Unmanned underwater vehicle navigation and collision avoidance using fuzzy logic

Abstract

Unmanned underwater vehicles (UUVs) have become an integral part in helping humans do underwater explorations more efficiently and safely since these vehicles can stay underwater much longer than any human can possibly do and they require little or almost no human interaction. These vehicles are subject to dynamic and unpredictable nature of the underwater environment resulting to complexities in their navigation. This paper proposes a fuzzy logic-based controller to allow the vehicle to navigate autonomously while avoiding obstacles. The said controller is implemented in an actual low-cost underwater vehicle equipped with magnetometer and ultrasonic sensors.
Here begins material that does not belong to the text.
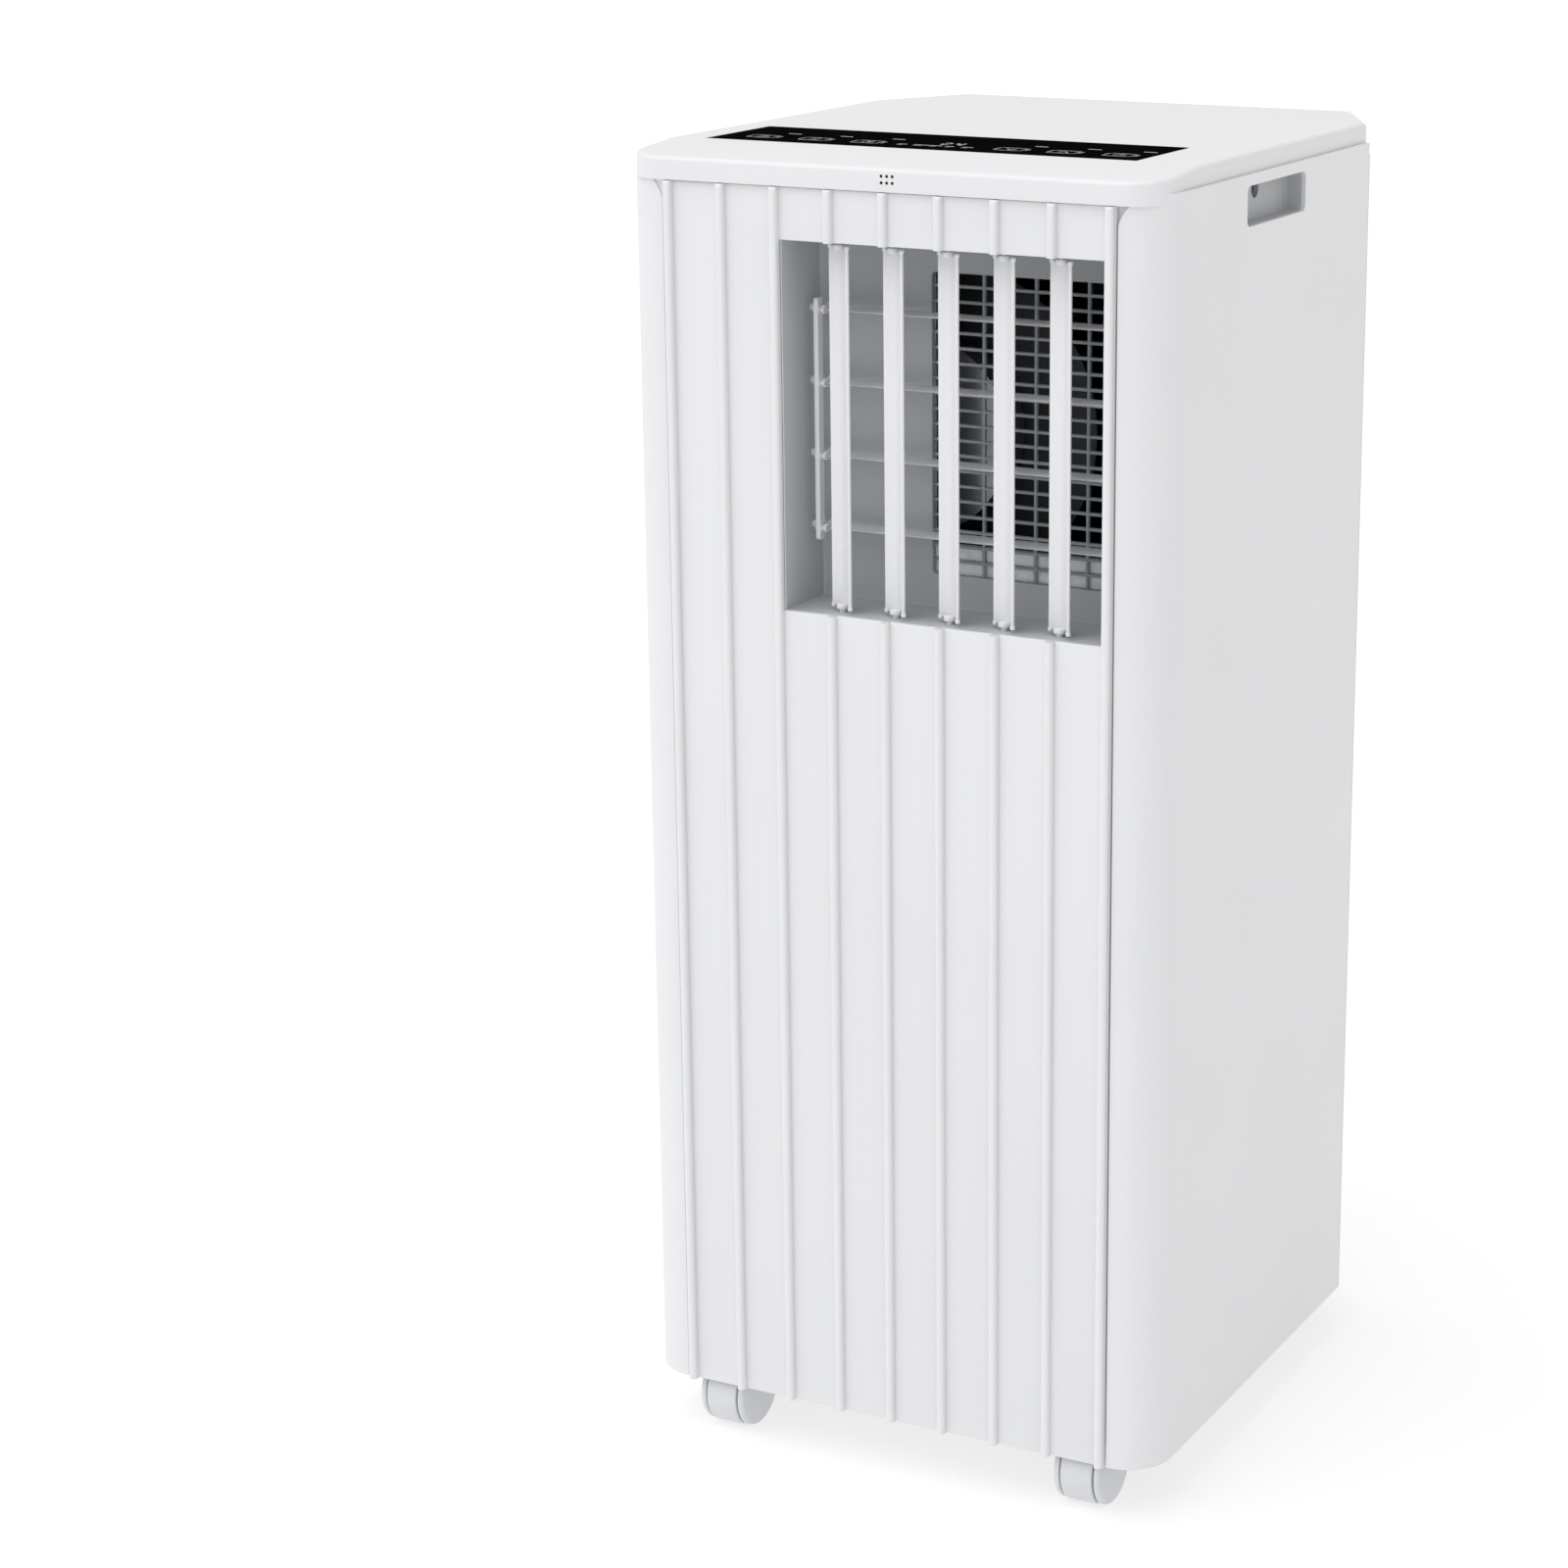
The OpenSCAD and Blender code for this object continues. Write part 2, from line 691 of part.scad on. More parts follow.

The intelligence of the UUV includes a two fuzzy logic block, namely Motion Control block and Heading Correction block. The fuzzy logic controller takes in target positions in X, Y and Z axes. Also, the heading error and rate of heading error are included as inputs in order to correct the bearing or direction of the vehicle. A heuristic and integration stage is also included after these fuzzy logic blocks for vehicle's collision avoidance. The controller output parameters are the adjusted thrusters' speeds which dictate the six thrusters speed and direction. With the proper output commands from this controller, the vehicle is able to navigate in its predefined destination.